Some companies rely on customer research, but I believe that decisions related to the most crucial task for every firm — customer value creation — can’t be outsourced, even in part. To think strategically, you need to know as much about your consumers as possible. Insights into your customers are the most powerful source of inspiration.
Exercise
Form a habit of visiting your customers as often as possible. Don’t do it alone — all your team members must do it once in a while; even a chief accountant should. Find a way to persuade your customers to let you look at how they live, work, and solve their day-to-day tasks. Ask many questions, but also observe. I have seen many disruptive business ideas born as a result of noticing insignificant details of customers’ routines.
Strategic thinking as a system
Paul McCartney is one of the most prolific composers ever. I have heard that he has an employee whose job is to listen to tons of music recorded worldwide and make a compilation of the best songs for Sir Paul. And he, supposedly, listens to them, not to copy or steal interesting ideas — it is a source of inspiration for him. I don’t know if it is true, but if it was, I wouldn’t be surprised.
Thinking strategically doesn’t mean having magical insights from time to time.
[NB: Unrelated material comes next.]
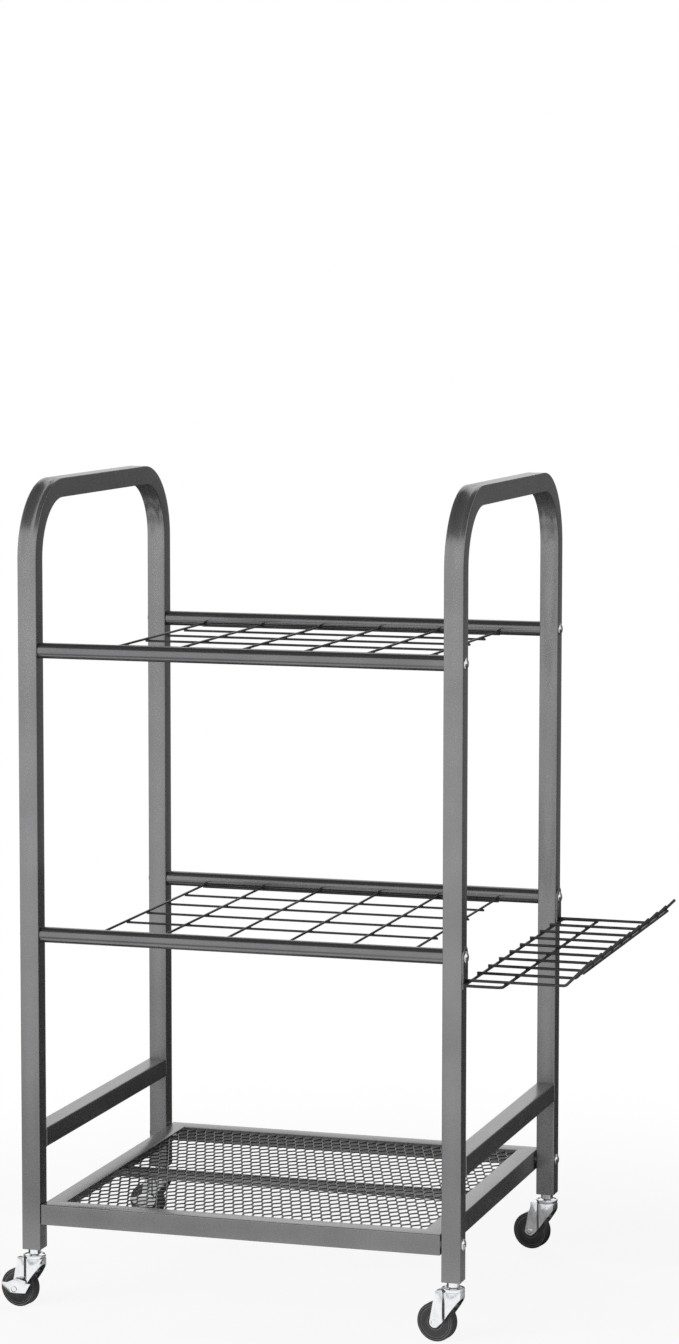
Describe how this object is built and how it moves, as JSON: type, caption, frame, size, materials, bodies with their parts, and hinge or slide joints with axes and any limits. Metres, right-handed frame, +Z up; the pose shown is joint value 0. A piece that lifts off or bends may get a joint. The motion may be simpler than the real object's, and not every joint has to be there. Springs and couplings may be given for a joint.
{
  "type": "rolling garden tool rack",
  "caption": "Freestanding rolling rack with square-tube side frames, wire grids that hold long tools upright, a mesh shelf and a wire side tray.",
  "frame": {"origin": "on the floor, under the middle of the overall outline", "axes": "+Z up, +X along the front towards the side tray, +Y from the front to the rear"},
  "size_m": [0.6262, 0.417, 0.855],
  "materials": {
    "frame_coat": "satin charcoal powder coat",
    "wire_coat": "satin charcoal powder coat on wire and mesh",
    "bright_zinc": "bright zinc plate",
    "black_plastic": "moulded plastic",
    "wheel_rubber": "moulded black wheel with turned rings"
  },
  "bodies": {
    "rack": {"left_frame_tube": "frame_coat", "right_frame_tube": "frame_coat", "left_side_rail": "frame_coat", "right_side_rail": "frame_coat", "upper_front_rod": "frame_coat", "upper_rear_rod": "frame_coat", "middle_front_rod": "frame_coat", "middle_rear_rod": "frame_coat", "rod_end_inserts": "bright_zinc", "upper_bolts": "bright_zinc", "middle_bolts": "bright_zinc", "upper_grid_long_wires": "wire_coat", "upper_grid_cross_wires": "wire_coat", "middle_grid_long_wires": "wire_coat", "middle_grid_cross_wires": "wire_coat", "shelf_front_rail": "frame_coat", "shelf_rear_rail": "frame_coat", "shelf_left_rail": "frame_coat", "shelf_right_rail": "frame_coat", "shelf_mesh": "wire_coat", "shelf_crossbar": "frame_coat", "shelf_bolts": "bright_zinc", "shelf_washers": "bright_zinc", "shelf_nuts": "bright_zinc", "tray_tabs": "frame_coat", "tray_ring": "wire_coat", "tray_wires": "wire_coat", "tray_lip_wire": "wire_coat", "post_end_plugs": "black_plastic", "front_left_stem": "bright_zinc", "front_right_stem": "bright_zinc", "rear_left_stem": "bright_zinc", "rear_right_stem": "bright_zinc"},
    "front_left_caster": {"front_left_head": "bright_zinc", "front_left_balls": "bright_zinc", "front_left_fork": "bright_zinc", "front_left_axle": "bright_zinc"},
    "front_left_roller": {"front_left_wheel": "wheel_rubber"},
    "front_left_brake": {"front_left_brake_lever": "bright_zinc"},
    "front_right_caster": {"front_right_head": "bright_zinc", "front_right_balls": "bright_zinc", "front_right_fork": "bright_zinc", "front_right_axle": "bright_zinc"},
    "front_right_roller": {"front_right_wheel": "wheel_rubber"},
    "rear_left_caster": {"rear_left_head": "bright_zinc", "rear_left_balls": "bright_zinc", "rear_left_fork": "bright_zinc", "rear_left_axle": "bright_zinc"},
    "rear_left_roller": {"rear_left_wheel": "wheel_rubber"},
    "rear_left_brake": {"rear_left_brake_lever": "bright_zinc"},
    "rear_right_caster": {"rear_right_head": "bright_zinc", "rear_right_balls": "bright_zinc", "rear_right_fork": "bright_zinc", "rear_right_axle": "bright_zinc"},
    "rear_right_roller": {"rear_right_wheel": "wheel_rubber"}
  },
  "joints": [
    {"name": "front_left_swivel", "type": "hinge", "parent": "rack", "child": "front_left_caster", "pos_m": [-0.27541, -0.194, 0.05], "axis": [0, 0, 1], "continuous": true},
    {"name": "front_left_roll", "type": "hinge", "parent": "front_left_caster", "child": "front_left_roller", "pos_m": [-0.29264, -0.19096, 0.02], "axis": [-0.1736, -0.9848, 0], "continuous": true},
    {"name": "front_left_brake_press", "type": "hinge", "parent": "front_left_caster", "child": "front_left_brake", "pos_m": [-0.29264, -0.19096, 0.02], "axis": [-0.1736, -0.9848, 0], "range_deg": [0, 10]},
    {"name": "front_right_swivel", "type": "hinge", "parent": "rack", "child": "front_right_caster", "pos_m": [0.17259, -0.194, 0.05], "axis": [0, 0, 1], "continuous": true},
    {"name": "front_right_roll", "type": "hinge", "parent": "front_right_caster", "child": "front_right_roller", "pos_m": [0.15536, -0.19096, 0.02], "axis": [-0.1736, -0.9848, 0], "continuous": true},
    {"name": "rear_left_swivel", "type": "hinge", "parent": "rack", "child": "rear_left_caster", "pos_m": [-0.27541, 0.194, 0.05], "axis": [0, 0, 1], "continuous": true},
    {"name": "rear_left_roll", "type": "hinge", "parent": "rear_left_caster", "child": "rear_left_roller", "pos_m": [-0.29264, 0.19704, 0.02], "axis": [-0.1736, -0.9848, 0], "continuous": true},
    {"name": "rear_left_brake_press", "type": "hinge", "parent": "rear_left_caster", "child": "rear_left_brake", "pos_m": [-0.29264, 0.19704, 0.02], "axis": [-0.1736, -0.9848, 0], "range_deg": [0, 10]},
    {"name": "rear_right_swivel", "type": "hinge", "parent": "rack", "child": "rear_right_caster", "pos_m": [0.17259, 0.194, 0.05], "axis": [0, 0, 1], "continuous": true},
    {"name": "rear_right_roll", "type": "hinge", "parent": "rear_right_caster", "child": "rear_right_roller", "pos_m": [0.15536, 0.19704, 0.02], "axis": [-0.1736, -0.9848, 0], "continuous": true}
  ]
}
Every book on creative thinking underscores that the most creative people are the most informed ones. They learn a lot, read a lot, and see a lot. All the successful entrepreneurs are very curious — they use any opportunity to learn something new. They collect plenty of data of different kinds in their brains that then, seemingly by chance, is converted to brilliant ideas. The volume of information matters.
Invest enough time and effort in horizon scanning, emerging issues analysis (read my article on the topic here), and trend-watching. You don’t need a big team for this task. If you have a couple of analysts who spend their working days collecting, clustering, and filtering trends and weak signals of change somehow relevant to your industry and the culture in which your business operates. Discuss this information during strategic team meetings.
Form these valuable habits, and your strategic thinking skills will improve significantly.